Some believe any attempt to offer benefits directly to a company amounts to corporate welfare or, as Sarah Palin has said, “crony capitalism.” The nonprofit group Americans for Prosperity believes that economic-development agencies should be limited to providing information about a region only, said Chris Hudson, state director for AFP in Florida.
“There’s a lot of things that companies can’t glean from an internet search. They need information about eminent domain, tax policies, plans for future infrastructure,” Hudson said. “That conversation is respectable.”
He said he realizes Florida may lose some projects without cash incentives, and he’s OK with that.

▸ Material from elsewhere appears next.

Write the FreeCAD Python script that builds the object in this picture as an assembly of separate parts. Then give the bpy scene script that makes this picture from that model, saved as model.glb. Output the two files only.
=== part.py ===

The Space Coast also has been relying heavily on incentives to attract companies such as Blue Origin, which has already been approved for a reported $26 million incentive package to build a new rocket factory and employ 300 people at an average of $89,000 salary, and OneWeb, which is in line for about $20 million in various incentives to build a satellite plant employing 250 people.
In Orlando, Voxx executives said an incentive package of $1.4 million from Florida and the city was among the reasons they chose to move their headquarters here from New York.
Voxx has about 200 employees near Lake Nona, Horne said. That meets the required number of new jobs under its incentive agreement, which was 134.
Horne is glad he found the right fit for his skills without commuting across the state or needing to fly often.
“I was prepared to travel a lot for work when I moved here,” he said.